The computation of variance involves squaring the deviations of a variable from its mean. However, squared deviations produce squared units that are less interpretable than raw units (e.g., squared conscientiousness units). As a consequence, r2 is also less interpretable than r because it reflects the proportion of variance in one variable accounted for by another. One can search statistics textbook after textbook without finding any attempt to explain why (as opposed to assert that) r2 is an appropriate effect-size measure. Although r2 has some utility as a measure for model fit and model comparison, the original, unsquared r is the equivalent of a regression slope when both variables are standardized, and this slope is like a z score, in standard-deviation units instead of squared units.
Consider the difference in value between nickels and dimes. An example introduced by Darlington (1990) shows how this difference can be distorted by traditional analyses. Imagine a coin-tossing game in which one flips a nickel and then a dime, and receives a 5¢ or 10¢ payoff (respectively) if the coin comes up heads.
From the payoff matrix in Table 1, correlations can be calculated between the nickel column and the payoff column (r = .4472) and between the dime column and the payoff column (r = .8944). If one squares these correlations to calculate the traditional percentage of variance explained, the result is that nickels explain exactly 20% of the variance in payoff, and dimes explain 80%. And indeed, these two numbers do sum neatly to 100%, which helps to explain the attractiveness of this method in certain analytic contexts. But if they lead to the conclusion that dimes matter 4 times as much as nickels, these numbers have obviously been misleading. The two rs afford a more informative comparison, as .8944 is exactly twice as much as .4472. Similarly, a correlation of .4 reveals an effect twice as large as a correlation of .2; moreover, half of a perfect association is .5, not .707 (Ozer, 1985, 2007).

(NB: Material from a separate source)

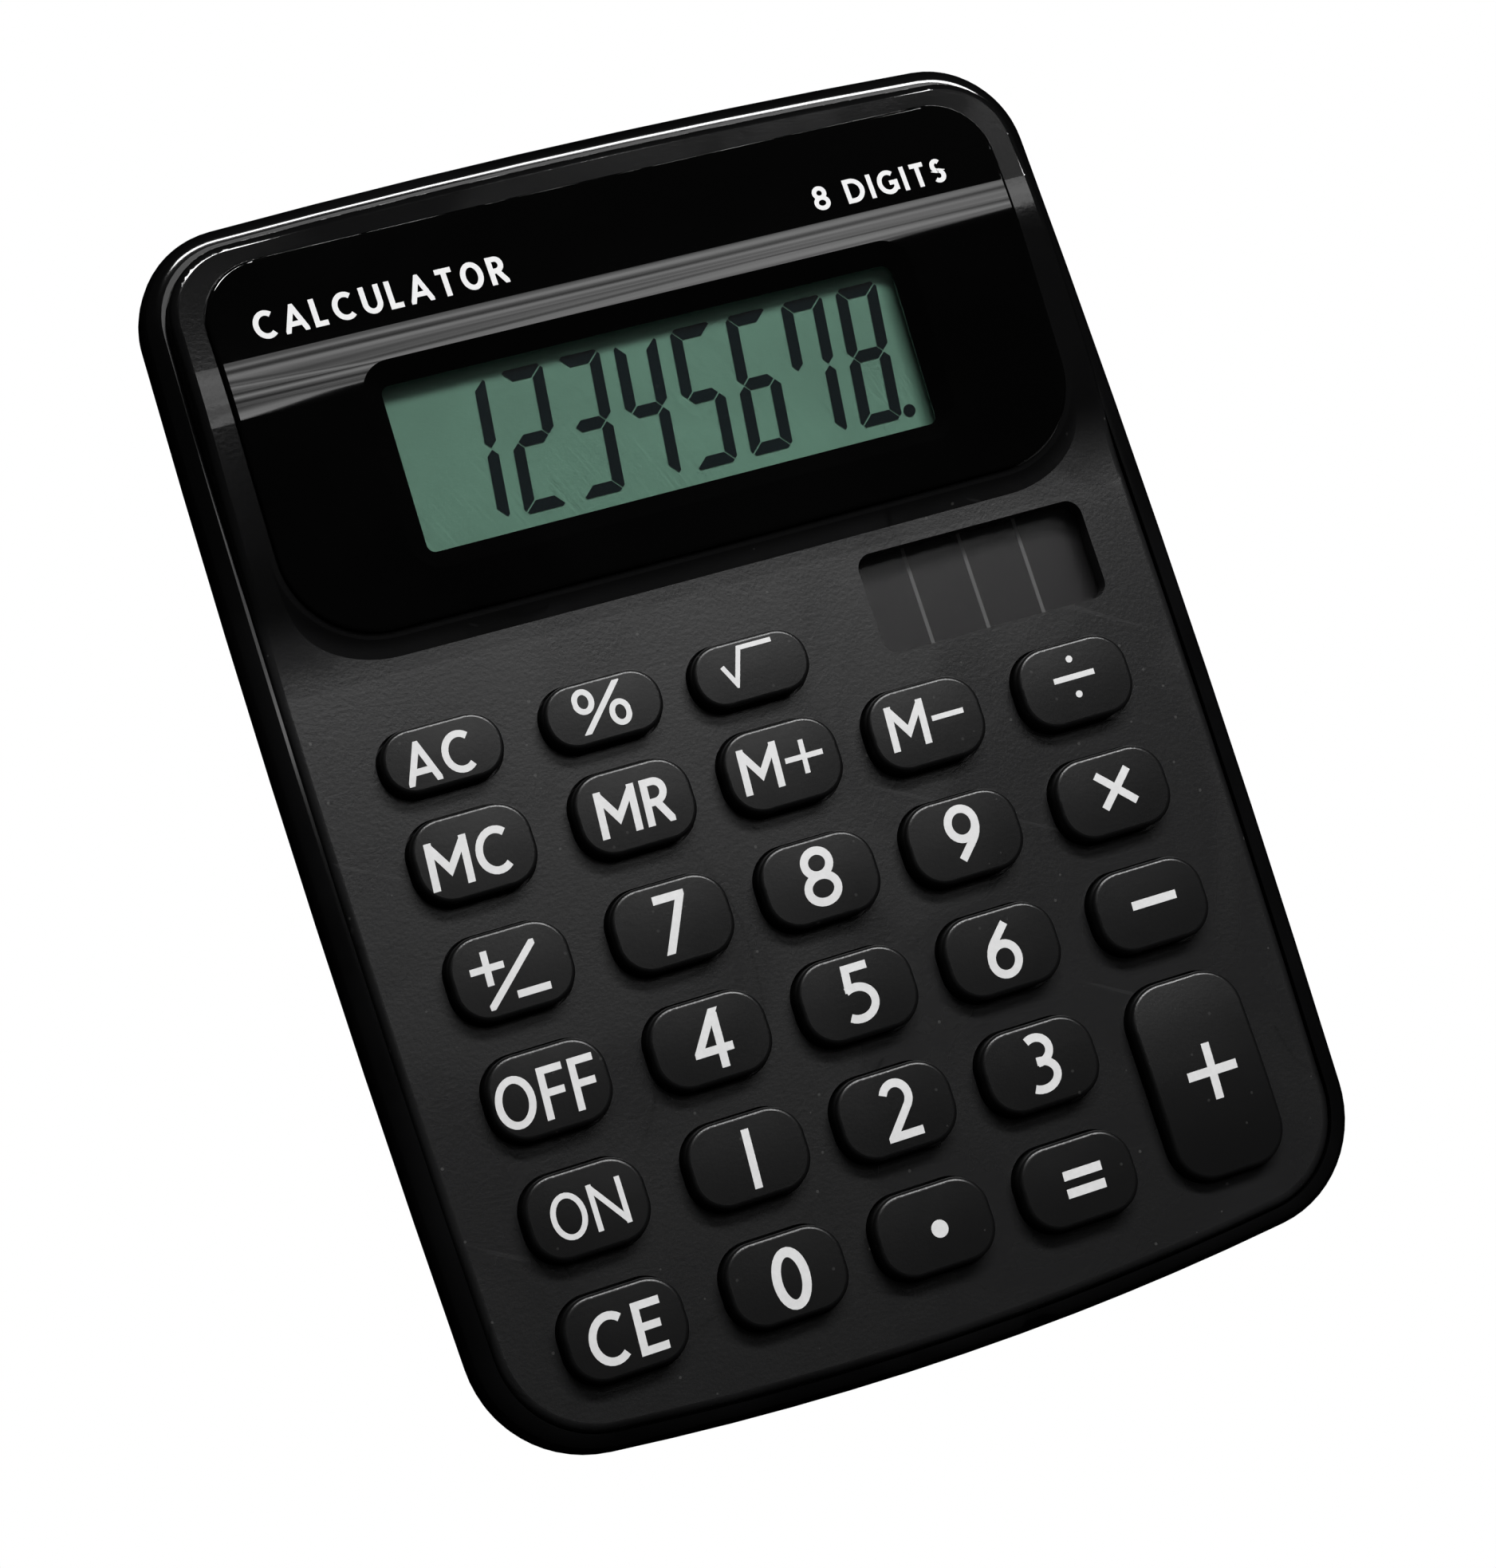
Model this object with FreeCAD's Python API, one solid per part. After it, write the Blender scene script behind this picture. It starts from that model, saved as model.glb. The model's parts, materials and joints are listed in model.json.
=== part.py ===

Squaring the r is not merely uninformative; for purposes of evaluating effect size, the practice is actively misleading.
library(tidyverse)
## ── Attaching packages ─────────────────────────────────────── tidyverse 1.3.2 ──
## ✔ ggplot2 3.3.6 ✔ purrr 0.3.5
## ✔ tibble 3.1.8 ✔ dplyr 1.0.10
## ✔ tidyr 1.2.1 ✔ stringr 1.4.1
## ✔ readr 2.1.3 ✔ forcats 0.5.2
## ── Conflicts ────────────────────────────────────────── tidyverse_conflicts() ──
## ✖ dplyr::filter() masks stats::filter()
## ✖ dplyr::lag() masks stats::lag()
set.seed(1)
data = tibble(
nickel = sample(c(0, 1), size = 10000, replace = T),
dime = sample(c(0, 1), size = 10000, replace = T),
payoff = nickel*5 + dime*10
)
#correlations
cor(data)
## nickel dime payoff
## nickel 1.000000000 0.002477526 0.4490858
## dime 0.002477526 1.000000000 0.8945985
## payoff 0.449085775 0.894598529 1.0000000
#correlations squared
cor(data)^2
## nickel dime payoff
## nickel 1.000000e+00 6.138137e-06 0.2016780
## dime 6.138137e-06 1.000000e+00 0.8003065
## payoff 2.016780e-01 8.003065e-01 1.0000000
#linear regression
lm(payoff ~ nickel + dime, data = data) %>% summary()
##
## Call:
## lm(formula = payoff ~ nickel + dime, data = data)
##
## Residuals:
## Min 1Q Median 3Q Max
## -4.945e-12 -8.000e-15 -6.000e-15 9.000e-15 8.145e-11
##
## Coefficients:
## Estimate Std. Error t value Pr(>|t|)
## (Intercept) -8.143e-13 1.404e-14 -5.802e+01 <2e-16 ***
## nickel 5.000e+00 1.633e-14 3.062e+14 <2e-16 ***
## dime 1.000e+01 1.633e-14 6.122e+14 <2e-16 ***
## ---
## Signif. codes: 0 '***' 0.001 '**' 0.01 '*' 0.05 '.' 0.1 ' ' 1
##
## Residual standard error: 8.165e-13 on 9997 degrees of freedom
## Multiple R-squared: 1, Adjusted R-squared: 1
## F-statistic: 2.347e+29 on 2 and 9997 DF, p-value: < 2.2e-16
#ANOVA effect sizes
lm(payoff ~ nickel + dime, data = data) %>% anova() %>% sjstats::anova_stats()
## Warning in anova.lm(.): ANOVA F-tests on an essentially perfect fit are
## unreliable
## Warning in pf(qf(sig.level, u, v, lower = FALSE), u, v, lambda, lower = FALSE):
## NaNs produced
So we can see the absurd conclusion: If we relied on variance explained by variables, then we would conclude that the dime throw is 4 times as important as the nickel throw, using the regression coefficients and correlations, we get the correct result that the dime throw is 2 times as important.